Add 5 to the left? Add 5 to the right. Multiply both sides by 3? Multiply both sides by 3. Skip this step and you're just guessing—which is why so many students get stuck.

The Basic Solving Steps

For simple linear equations (where x has no exponents), follow this order:

Let's walk through a real example. Solve: 3x + 7 = 22

Step 1: Subtract 7 from both sides → 3x = 15

Step 2: Divide both sides by 3 → x = 5

Done. That's the entire process for linear equations.

Types of One Variable Equations

Not all equations play the same. Here's how they differ:

Linear Equations

These have x to the power of 1 only. The graph is a straight line. Example: 2x + 4 = 12

Solving method: Basic isolation. Takes 2-3 steps max.

Quadratic Equations

These have x². Example: x² - 5x + 6 = 0

Solving method: Factor, use the quadratic formula, or complete the square. Factoring works when numbers are small and cooperative.

Absolute Value Equations

These have |x| involved. Example: |2x - 3| = 7

Solving method: Split into two cases—one where the expression inside is positive, one where it's negative. You get two possible solutions.

Radical Equations

These have square roots. Example: √(x + 4) = 3

Solving method: Square both sides to eliminate the root, solve, then check your answer. Squaring introduces false solutions, so verification is mandatory.

Rational Equations

These have fractions with x in the denominator. Example: 2/x + 3 = 5

Solving method: Multiply both sides by the denominator to clear fractions. Watch for excluded values—denominators can never equal zero.

Quick Comparison Table

Equation Type Example Key Challenge
Linear 4x - 8 = 20 Basic isolation
Quadratic x² + 5x + 6 = 0 Factoring or quadratic formula
Absolute Value |x - 3| = 9 Two-case analysis
Radical √(2x + 1) = 5 Check for extraneous roots
Rational 3/x = 12 Identify excluded values

Common Mistakes That Wreck Your Answers

Sign errors: This is the #1 killer. Students see "3x - 5 = 10" and accidentally add 5 to the right side instead of the left. Check every sign change twice.

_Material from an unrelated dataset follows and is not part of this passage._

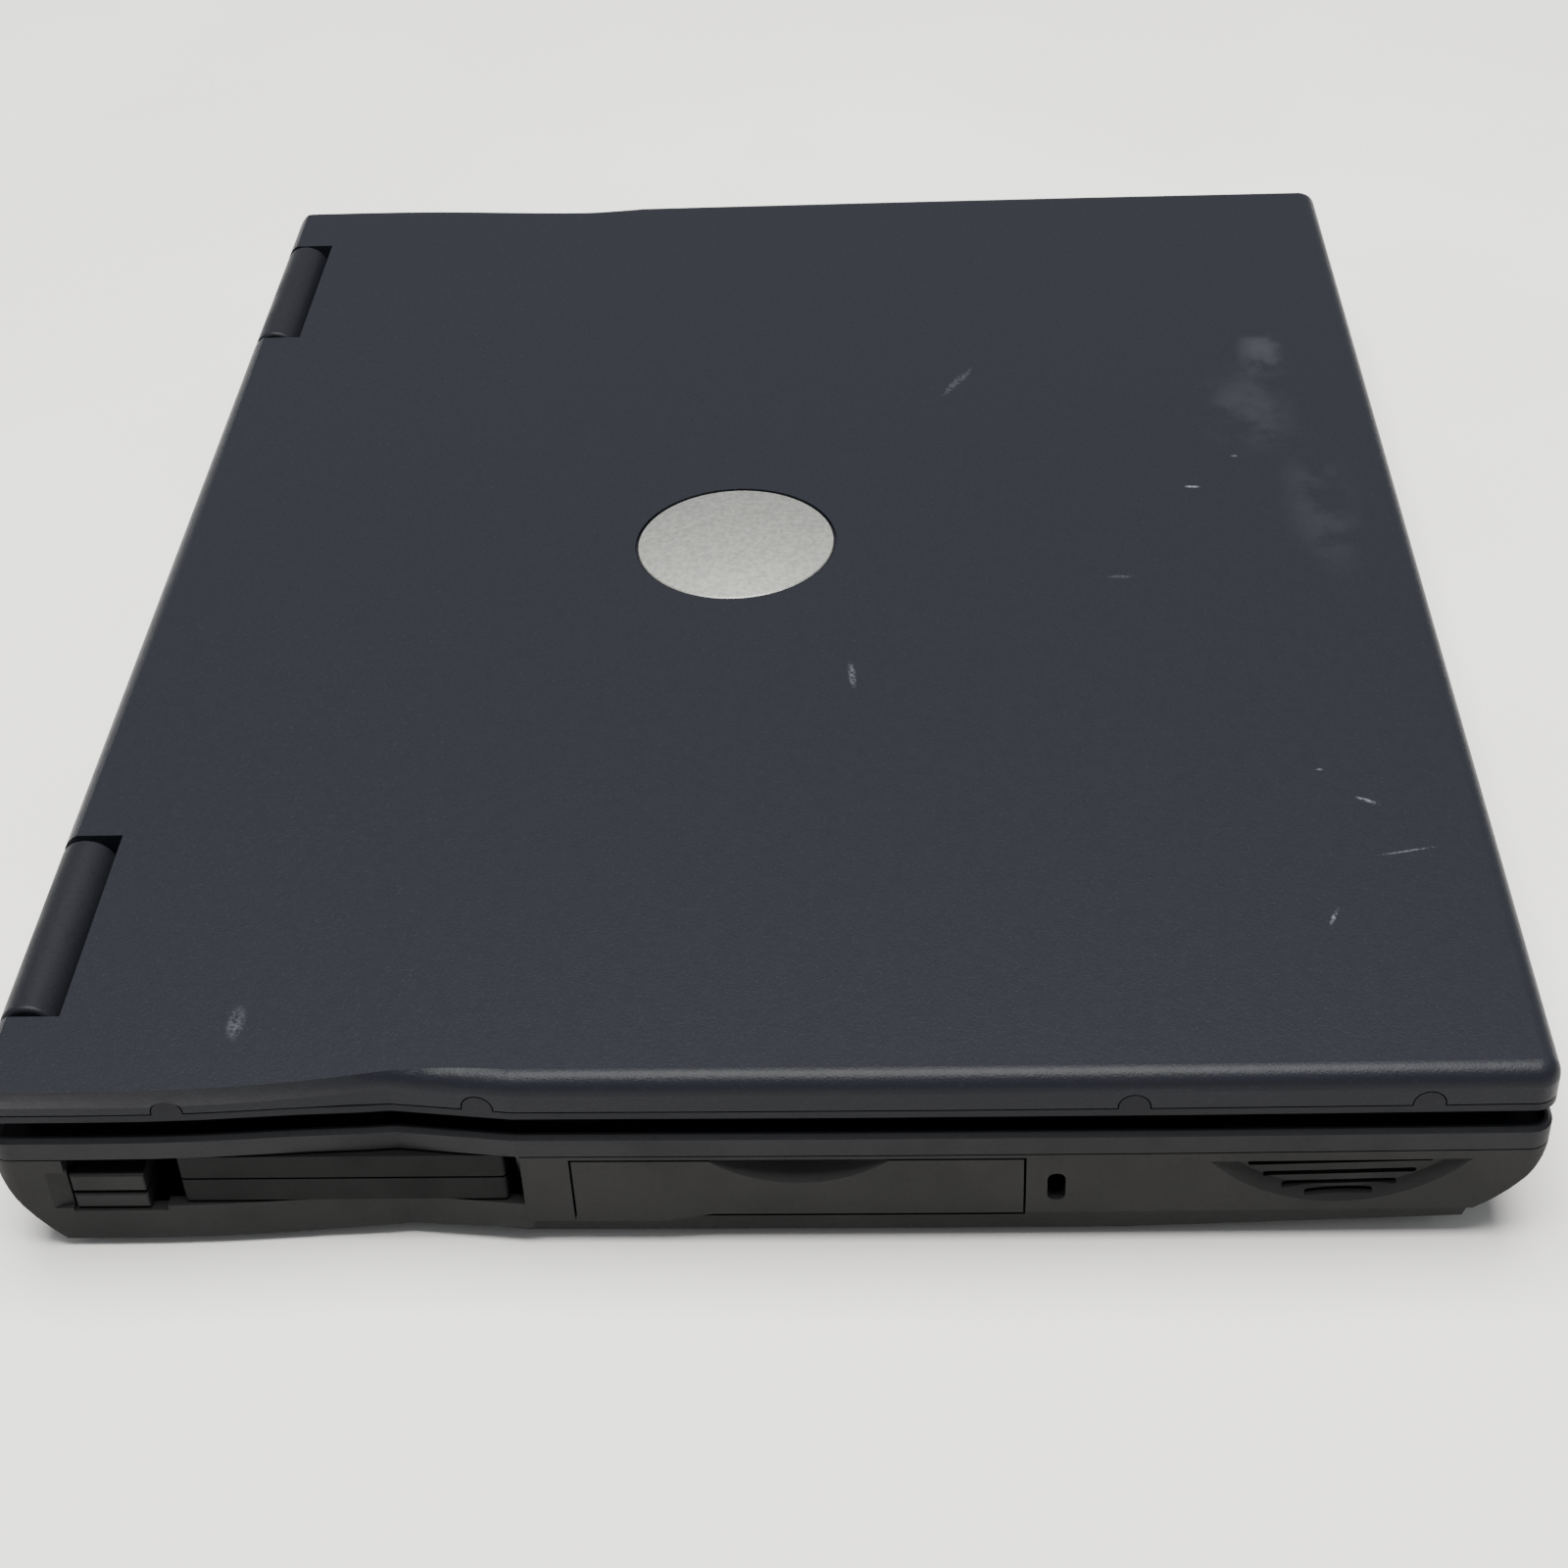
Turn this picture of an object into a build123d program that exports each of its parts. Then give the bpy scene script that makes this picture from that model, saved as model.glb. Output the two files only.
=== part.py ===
from build123d import *
import math
import os

# A closed business laptop of the early 2000s, in millimetres.
# X runs across the width, -Y is the user's side, +Y the hinge side, +Z is up.
# The origin is on the table, under the middle of the machine.

# ---------------------------------------------------------------- outer size
HALF_WIDTH = 159.0        # half the width at the bowed front two thirds
FRONT_Y = -129.0          # front edge of lid and base
REAR_Y = 129.0            # rear edge of lid and base
WAIST_Y = 60.0            # where the waist is
WAIST_END_Y = 40.0        # where the waist has run out to the full width
CORNER_R = 4.0            # plan radius of the corners
EDGE_R = 3.2              # radius of the lid's rolled front and side edges

# ---------------------------------------------------------------- levels (Z)
BELLY_Z = 2.0             # underside of the belly, on top of the feet
SKIRT_Z = 7.3             # lower edge of the side walls at the front
STEP_Z = 5.6              # lower edge of the side walls beside the drive door
PARTING_Z = 21.0          # joint between bottom case and top case
DECK_Z = 27.1             # palm rest and keyboard surround
RIM_Z = 25.4              # thin rim around the deck
GROOVE_Z = 23.8           # floor of the dark groove inside the rim
LID_Z = 29.7              # underside of the closed lid
COVER_Z = 31.1            # joint between display bezel and lid cover
TOP_Z = 38.0              # top of the lid

WALL = 2.2                # plastic wall thickness of both case halves
LID_WALL = 1.8            # plastic wall thickness of the lid cover
GAP = 0.4                 # clearance between a moving part and its bay
BELLY_INSET = 1.5         # the belly stands in from the side walls by this
BELLY_FRONT = (-116.4, 4.0)   # where the belly's front end comes down, as (y, z)
BELLY_FLAT_Y = -60.0      # from here back the underside is flat
SKIRT_FRONT_Y = -117.6    # front end of the side walls' lower edge
REAR_SKIRT = (39.2, 3.9)  # step in the side walls' lower edge, as (y, z) behind it
REAR_SKIRT_END_Y = 82.0   # from here back the side walls reach down to the belly
REAR_TOE_Y = 119.0        # rear end of the underside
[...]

Forgetting to distribute: When you see 3(x + 2) = 12, you must multiply both x and 2 by 3. Skipping distribution creates wrong answers every time.

Combining unlike terms: 3x + 5x is fine. 3x + 5 is final—you cannot merge those. Students constantly try to add coefficients that don't exist.

Dividing when you should subtract: The operation depends on what's blocking x. If it's addition, subtract. If it's multiplication, divide. Don't guess—identify what's in the way.

How To Actually Solve These: A Practical Walkthrough

Let's solve a multi-step linear equation together:

Problem: 4(2x - 3) + 7 = 3x + 22

Step 1: Distribute the 4

8x - 12 + 7 = 3x + 22

Step 2: Combine like terms on the left

8x - 5 = 3x + 22

Step 3: Move x terms to one side (subtract 3x from both)

5x - 5 = 22

Step 4: Move constants to the other side (add 5 to both)

5x = 27

Step 5: Divide by 5

x = 27/5 = 5.4

That's the complete process. No shortcuts, no tricks—just follow the steps in order.

Tips That Actually Help

Check your work. Plug your answer back into the original equation. If both sides match, you're correct. If they don't, find the step where you messed up.

Write every single step. Skipping steps feels faster but guarantees errors. Your brain isn't a calculator—give it written anchors to follow.

Isolate x as your first priority. Get x alone on one side before worrying about anything else.

Know your inverse operations cold. Addition ↔ subtraction. Multiplication ↔ division. Powers ↔ roots. If you hesitate on these, you'll stall on every problem.

When You're Stuck

If an equation looks impossible, you probably missed a simplification step. Go back and check if you combined like terms or distributed correctly.

If you have x on both sides, subtract x from one side to get all x terms together. Students freeze up here, but the fix is straightforward—pick a side for x and move everything else.

If fractions are slowing you down, multiply the entire equation by the least common denominator. One multiplication clears every fraction at once.

The Bottom Line

Solving one variable equations comes down to applying a handful of operations correctly. Simplify first, isolate x, and check your work. That's the entire skill.

Struggling students usually have one of two problems: they don't know their inverse operations, or they make sign errors. Fix those two things and every equation type becomes manageable.

Practice with simple problems until the process is automatic. Then move to harder variations. There's no secret—consistency builds the skill.